Und dann gab es da noch das Telefon im Computerraum, so ein altes mit einer Wählscheibe. Das Telefon war so eingestellt, dass man damit innerhalb des Schuldistrikts telefonieren konnte. Ich wählte mich damit in die Computer der University of California (USC) ein, um Computerspiele zu spielen. Ich rief dazu in der Telefonzentrale an und sagte: »Hier ist Mr. Christ. Ich brauche eine Leitung nach draußen.« Nach ein paar Anrufen wurde man in der Telefonzentrale misstrauisch, und ich wechselte zu einer Phone-Phreaker-Taktik: Ich wählte mich in die Vermittlungsstelle der Telefongesellschaft ein und schaltete die Sperre ab, so konnte ich mich bei der USC einwählen, wann immer ich wollte.
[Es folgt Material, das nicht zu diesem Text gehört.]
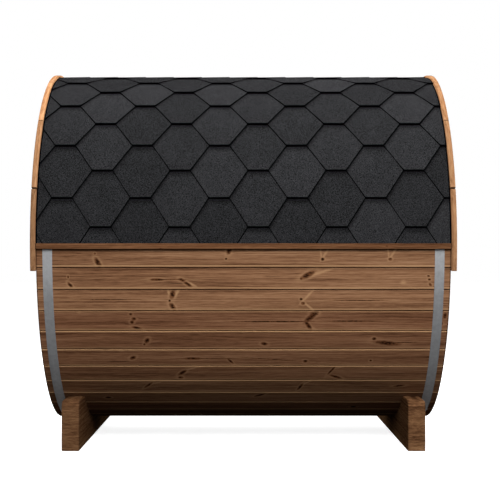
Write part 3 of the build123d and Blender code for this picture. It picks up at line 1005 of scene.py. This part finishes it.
for name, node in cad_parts.items():
    for start, finish in CAD_FINISHES.items():
        if name.startswith(start):
            node.data.materials.clear()
            node.data.materials.append(finishes[finish])

thirds = {"lower": range(STARTER, 2), "middle": range(2, 5), "upper": range(5, COURSES)}
for side_name, side in (("near", -1), ("far", 1)):
    for third, courses in thirds.items():
        shingles(f"shingles_{third}_{side_name}", side, courses, (f"roofing_{third}_{side_name}",))
ridge_caps()
roof_felt()

wall_boards("back_wall_boards", ("back_wall",), -EDGE_REACH, EDGE_REACH, BACK_BOARDS, -1)
near, far = posts_low.y, posts_high.y
wall_boards("door_wall_boards_near", ("door_wall_near_doorway",), -EDGE_REACH, near, SIDE_BOARDS, 1)
wall_boards("door_wall_boards_far", ("door_wall_far_doorway",), far, EDGE_REACH, SIDE_BOARDS, 1)
over, under = ("door_wall_over_doorway",), ("door_wall_under_doorway",)
wall_boards("door_wall_boards_over", over, near, far, SIDE_BOARDS, 1, bottom=rails_high.z)
wall_boards("door_wall_boards_under", under, near, far, SIDE_BOARDS, 1, top=rails_low.z)
door_planks()
gable_trims()
band("band_strap_door_end", "band_door_end")
band("band_strap_back_end", "band_back_end")
hinge_screws()


# Floor, light and camera
def background_rays(nodes, links):
    """1 for the rays that show the background: the camera's, and those that gloss and glass pass on."""
    rays = nodes.new("ShaderNodeLightPath")
    total = rays.outputs["Is Camera Ray"]
    for name in ("Is Glossy Ray", "Is Transmission Ray"):
        either = nodes.new("ShaderNodeMath")
        either.operation = "MAXIMUM"
        links.new(total, either.inputs[0])
        links.new(rays.outputs[name], either.inputs[1])
        total = either.outputs[0]
    return total


def diffuse(nodes, level):
    """A grey shader, from 0 black to 1 white."""
    shader = nodes.new("ShaderNodeBsdfDiffuse")
    shader.inputs["Color"].default_value = (level, level, level, 1)
    return shader


def floor():
    """A pale floor. The camera sees it white with the sauna's shadow, and little of it bounces back."""
    mesh = bpy.data.meshes.new("floor")
    reach = 60.0
    corners = [(-reach, -reach, 0), (reach, -reach, 0), (reach, reach, 0), (-reach, reach, 0)]
    mesh.from_pydata(corners, [], [(0, 1, 2, 3)])
    made = bpy.data.objects.new("floor", mesh)
    bpy.context.scene.collection.objects.link(made)
    material = bpy.data.materials.new("floor_white")
    material.use_nodes = True
    nodes, links = material.node_tree.nodes, material.node_tree.links
    nodes.clear()
    seen, unseen = diffuse(nodes, 0.8), diffuse(nodes, 0.02)
    glow = nodes.new("ShaderNodeEmission")
    glow.inputs["Strength"].default_value = 0.8
    both = nodes.new("ShaderNodeAddShader")
    links.new(seen.outputs[0], both.inputs[0])
    links.new(glow.outputs[0], both.inputs[1])
    pick = nodes.new("ShaderNodeMixShader")
    links.new(background_rays(nodes, links), pick.inputs[0])
    links.new(unseen.outputs[0], pick.inputs[1])
    links.new(both.outputs[0], pick.inputs[2])
    output = nodes.new("ShaderNodeOutputMaterial")
    links.new(pick.outputs[0], output.inputs[0])
    mesh.materials.append(material)


def sky():
    """A soft, even light from all round, and white where the camera sees it."""
    world = bpy.data.worlds.new("studio")
    bpy.context.scene.world = world
    world.use_nodes = True
    nodes, links = world.node_tree.nodes, world.node_tree.links
    background = nodes["Background"]
    background.inputs["Color"].default_value = (1, 1, 1, 1)
    strength = nodes.new("ShaderNodeMapRange")
    strength.inputs["To Min"].default_value = 0.36
    strength.inputs["To Max"].default_value = 1.0
    links.new(background_rays(nodes, links), strength.inputs["Value"])
    links.new(strength.outputs[0], background.inputs["Strength"])


def lamp(name, place, size, power):
    """A square soft box that faces the middle of the sauna."""
    data = bpy.data.lights.new(name, "AREA")
    data.size = size
    data.energy = power
    made = bpy.data.objects.new(name, data)
    bpy.context.scene.collection.objects.link(made)
    target = Vector((0, 0, AXIS))
    direction = target - Vector(place)
    made.matrix_world = Matrix.Translation(place) @ direction.to_track_quat("-Z", "Y").to_matrix().to_4x4()


# Soft boxes: name, place, size in metres and power in watts
LAMPS = (
    ("front_box", (0.6, -6.4, 3.9), 3.0, 430),
    ("back_box", (-0.6, 6.4, 3.9), 3.0, 380),
    ("top_box", (0.0, 0.0, 6.5), 4.0, 300),
    ("door_box", (7.4, -1.0, 3.2), 3.0, 260),
    ("end_box", (-7.4, 1.0, 3.2), 3.0, 260),
)
# The photograph's camera, level and square to the side
CAMERA_PLACE = (0.0, -7.232, 0.992)
CAMERA_LENS = 86.70
CAMERA_SENSOR = 36
CAMERA_SHIFT = (0.0130, 0.0311)

floor()
sky()
for name, place, size, power in LAMPS:
    lamp(name, place, size, power)

camera_data = bpy.data.cameras.new("camera")
camera_data.lens = CAMERA_LENS
camera_data.sensor_width = CAMERA_SENSOR
camera_data.shift_x, camera_data.shift_y = CAMERA_SHIFT
camera = bpy.data.objects.new("camera", camera_data)
camera.location = CAMERA_PLACE
camera.rotation_euler = (radians(90), 0, 0)
bpy.context.scene.collection.objects.link(camera)
bpy.context.scene.camera = camera
bpy.context.scene.view_settings.view_transform = "Standard"

bpy.context.view_layer.update()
Schließlich flogen meine ungenehmigten Telefonate aber doch auf.
Kurz darauf verkündete Mr. Christ der Klasse stolz, er werde ein für alle Mal verhindern, dass ich mich bei der USC einwähle, und hielt ein speziell für Wählscheibentelefone hergestelltes Schloss hoch. Wenn man es am Einser-Loch befestigte, ließ sich die Wählscheibe nicht mehr drehen.
Kaum hatte er vor den Augen der ganzen Klasse das Schloss angebracht, nahm ich den Hörer ab und drückte den Gabelumschalter des Telefons ein paar Mal schnell hintereinander herunter: neun Mal klicken für die Nummer »9«, um eine externe Leitung zu bekommen, sieben Mal klicken für die Nummer »7«, vier Mal für die Nummer »4« ... Einen Moment später war ich mit der USC verbunden.
Für mich war es nur ein Spiel, eine Art geistiges Kräftemessen. Aber ich hatte den armen Mr. Christ bloßgestellt. Er lief knallrot an, schnappte sich das Telefon vom Tisch und schleuderte es durchs Klassenzimmer.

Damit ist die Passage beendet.